Simonton echoed his teammate's sentiments-- "We all saw the same thing in him [Moore]. He's well respected and comes from a great background. His system fit for all of us."

Fishburne's postgraduate program not only prepares its cadets for the immediate future of college athletics, but also for the years that follow in their respective careers. Simonton wants to play professionally after college and then go into coaching. He feels the sense of structure that he learned while attending the military school will be invaluable as a coach. "My experience there taught me that everybody learns differently," Simonton said.

Gorski's dream is to play professional basketball and eventually open a gym for underprivileged kids, which will allow him to teach them the importance of both work and play.

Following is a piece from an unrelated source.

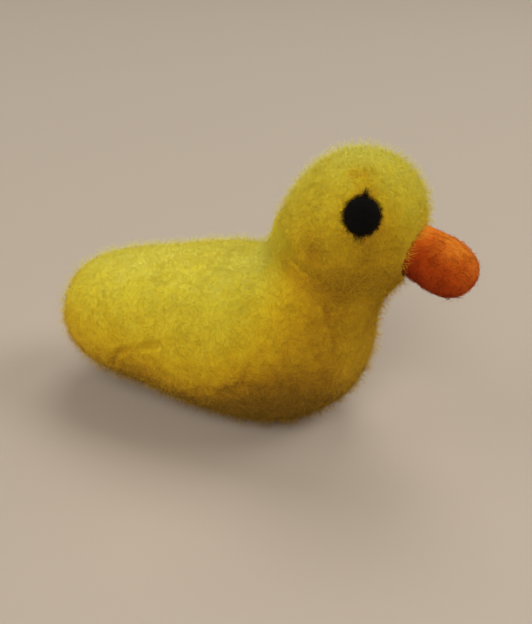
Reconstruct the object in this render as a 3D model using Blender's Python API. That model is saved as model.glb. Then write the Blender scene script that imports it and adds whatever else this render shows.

Wiegand's ultimate goal is to graduate from UIC with a degree in criminal justice and collect as many awards on the basketball court for UIC as possible. "Ultimately I just want to better myself as a person and help this program become a consistent winner," Wiegand said.

Fishburne took three student-athletes who came from different places, and worked with them to bring them closer to a common center. The choice to attend Fishburne was about moving beyond comfort, ease and an individualistic mentality and learning to play as well and as ungrudgingly as possible. It was the road less traveled.

From the sound of the trumpet in the morning to lights out at night, Fishburne taught these players how to be stronger together, both on and off the court. A new era at UIC is starting for them, and the skills they learned at Fishburne will have a monumental impact on where they go from here.